To address the ongoing debate on white shark migration into and out of the Mediterranean we obtained preliminary genetic data from four contemporary Mediterranean samples. Three were young sharks, which could not have travelled far from their birth place, confirming active nurseries in the Mediterranean. The mitochondrial DNA (mtDNA) control region sequences established the ancestors of these sharks came not, as might be expected, from the adjacent Atlantic populations but from Pacific Australia/New Zealand populations. This presented a conundrum. Are Mediterranean white sharks a consequence of a rare historical dispersal event, the small number of founders reducing the genetic basis from which the contemporary Mediterranean population(s) are derived, or is there contemporary gene flow and movement of individuals between the Pacific via the Atlantic into the Mediterranean?
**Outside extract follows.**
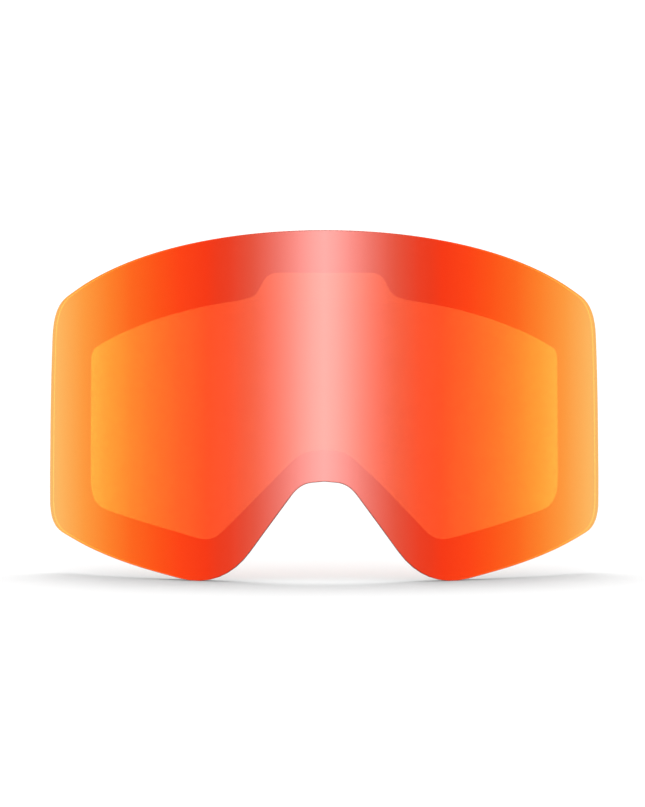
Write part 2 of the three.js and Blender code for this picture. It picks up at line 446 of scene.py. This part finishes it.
def make_handling_group():
    """Faint smears and specks, as left by a cloth and by the air: 0 clean, 1 marked."""
    group, inputs, outputs = new_group("handling_marks", {"Smear": 0.5, "Specks": 0.5}, ["Marks"])
    nodes, links = group.nodes, group.links
    place = inputs.outputs["Place"]
    stretch = nodes.new("ShaderNodeMapping")
    stretch.inputs["Rotation"].default_value = (0.3, 0.2, 0.7)
    stretch.inputs["Scale"].default_value = (1, 1, 0.35)
    links.new(place, stretch.inputs["Vector"])
    broad = noise(nodes, links, stretch.outputs["Vector"], 45, detail=3.0, roughness=0.6)
    smear = spread(nodes, links, broad, 0, 1, start=0.52, end=0.75)
    fine = noise(nodes, links, place, 2600, detail=1.0)
    speck = spread(nodes, links, fine, 0, 1, start=0.74, end=0.80)
    first = math_node(nodes, links, "MULTIPLY", smear, inputs.outputs["Smear"])
    second = math_node(nodes, links, "MULTIPLY", speck, inputs.outputs["Specks"])
    both = math_node(nodes, links, "ADD", first, second, clamp=True)
    links.new(both, outputs.inputs["Marks"])
    return group


def make_grain_group():
    """Moulded texture: a height and a tone that vary together, from a fine and a broad noise."""
    group, inputs, outputs = new_group(
        "moulded_grain", {"Fine": 3000.0, "Broad": 160.0}, ["Height", "Tone"]
    )
    nodes, links = group.nodes, group.links
    place = inputs.outputs["Place"]
    fine = noise(nodes, links, place, inputs.outputs["Fine"], detail=3.0, roughness=0.6)
    broad = noise(nodes, links, place, inputs.outputs["Broad"], detail=4.0)
    half = math_node(nodes, links, "MULTIPLY", broad, 0.5)
    tone = math_node(nodes, links, "MULTIPLY_ADD", fine, 0.5, half)
    links.new(fine, outputs.inputs["Height"])
    links.new(tone, outputs.inputs["Tone"])
    return group


HANDLING = make_handling_group()
GRAIN = make_grain_group()


def use_group(nodes, links, group, place, **values):
    node = nodes.new("ShaderNodeGroup")
    node.node_tree = group
    links.new(place, node.inputs["Place"])
    for label, value in values.items():
        node.inputs[label].default_value = value
    return node


# Colours by distance from the middle of the lens, as shares of the half width.
HALF_WIDTH = 90 * MM
MIRROR_ALPHA = 0.82
BOUNCE_GREY = (0.3, 0.3, 0.3)
# The sheets are thin beside their bend, so a low index keeps the view through them straight.
SHEET_IOR = 1.02
# The mirror coat: rose in the middle, then red, orange and amber towards the sides. The pale,
# pinkish rose of the middle is partly a painted highlight: it stands in for part of the softbox's
# reflection there.
MIRROR_AND_HIGHLIGHT_STOPS = [
    (0.00, (0.40, 0.150, 0.139)),
    (0.08, (0.43, 0.134, 0.120)),
    (0.165, (0.50, 0.101, 0.079)),
    (0.25, (0.63, 0.070, 0.039)),
    (0.33, (0.80, 0.048, 0.017)),
    (0.41, (0.94, 0.042, 0.008)),
    (0.50, (1.00, 0.057, 0.008)),
    (0.58, (1.00, 0.087, 0.009)),
    (0.67, (1.00, 0.135, 0.013)),
    (0.755, (1.00, 0.220, 0.023)),
    (0.845, (1.00, 0.325, 0.045)),
    (0.94, (1.00, 0.460, 0.097)),
    (1.00, (0.90, 0.500, 0.140)),
]
# The dye in the lens body, as what one pass takes on: red, then amber at the sides.
DYE_STOPS = [
    (0.00, (0.82, 0.034, 0.005)),
    (0.20, (0.82, 0.052, 0.005)),
    (0.30, (0.82, 0.058, 0.005)),
    (0.40, (0.82, 0.070, 0.005)),
    (0.51, (0.82, 0.185, 0.007)),
    (0.626, (0.82, 0.330, 0.008)),
    (0.745, (0.82, 0.610, 0.009)),
    (0.85, (0.82, 0.980, 0.014)),
    (1.00, (0.82, 0.980, 0.020)),
]


def across_lens(nodes, links, place, stops, wander):
    """A colour that changes from the middle of the lens to its sides, with a slight drift."""
    drift = noise(nodes, links, place, 9, detail=1.0)
    across = nodes.new("ShaderNodeSeparateXYZ")
    links.new(place, across.inputs[0])
    distance = math_node(nodes, links, "ABSOLUTE", across.outputs["X"])
    share = math_node(nodes, links, "DIVIDE", distance, HALF_WIDTH)
    shift = spread(nodes, links, drift, -wander, wander)
    where = math_node(nodes, links, "ADD", share, shift, clamp=True)
    return ramp(nodes, links, where, stops)


def plain_bounce(nodes, links, colour):
    """Keeps the light that a matt surface gets from the lens neutral, so the floor is white."""
    rays = nodes.new("ShaderNodeLightPath")
    return blend_colours(nodes, links, rays.outputs["Is Diffuse Ray"], colour, BOUNCE_GREY)


def see_through(shader, coat, coat_roughness):
    """Lets light pass almost straight through, under a thin gloss."""
    shader.inputs["Transmission Weight"].default_value = 1.0
    shader.inputs["IOR"].default_value = SHEET_IOR
    shader.inputs["Coat Weight"].default_value = coat
    shader.inputs["Coat Roughness"].default_value = coat_roughness


def mirror_coat():
    """Thin-film mirror on the front of the lens, which lets a little light through."""
    material, nodes, links, shader = new_material("mirror_coat")
    place = place_of(nodes)
    marks = use_group(nodes, links, HANDLING, place, Smear=0.5, Specks=0.4)
    # The ramp's pale rose middle is partly a painted highlight, not only the coat's own colour.
    colour = across_lens(nodes, links, place, MIRROR_AND_HIGHLIGHT_STOPS, 0.012)
    links.new(plain_bounce(nodes, links, colour), shader.inputs["Base Color"])
    rough = spread(nodes, links, marks.outputs["Marks"], 0.035, 0.10)
    links.new(rough, shader.inputs["Roughness"])
    shader.inputs["Metallic"].default_value = 1.0
    shader.inputs["Alpha"].default_value = MIRROR_ALPHA
    return material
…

Considering the estimated time of divergence between extant Mediterranean and Pacific samples identified the most likely of several potential routes and mechanisms which could be invoked to explain how white sharks may have reached the Mediterranean from the Pacific. The time, 450,000 years, suggested very few white sharks may have made a navigational error by following extensive eddies of an exceptionally strong Agulhus current, which at this time (an interglacial) penetrated the cooler Benguela current farther north and west than at present. Sharks with a propensity to swim east and north would have become entrapped in the Mediterranean, where natal philopatry of young would ensure population continuity. Potentially isolated Mediterranean white sharks propagated from a small founding nucleus would have much greater vulnerability to recognised environmental issues, such as over-fishing, by-catch and pollution. This makes it essential to determine how isolated and genetically diverse the population was and has become, and the extent of its migratory and breeding links with Atlantic populations.

Aims & objectives

The aims and objectives of this project are to:

  • Investigate population connectivity, genetic diversity and reproductive health of contemporary white sharks within and without the Mediterranean to identify potential vulnerability.
  • Recover material from identified facilities for forensic examination of historical DNA.
  • Determine the extent of interaction between Atlantic and Mediterranean white sharks.
  • Establish whether Mediterranean white sharks exhibit a steady decline in genetic diversity.
  • Determine whether movements of Mediterranean white sharks are restricted or wide ranging within and without the western and eastern basins.
  • Determine the level of environmental pollutants in white sharks.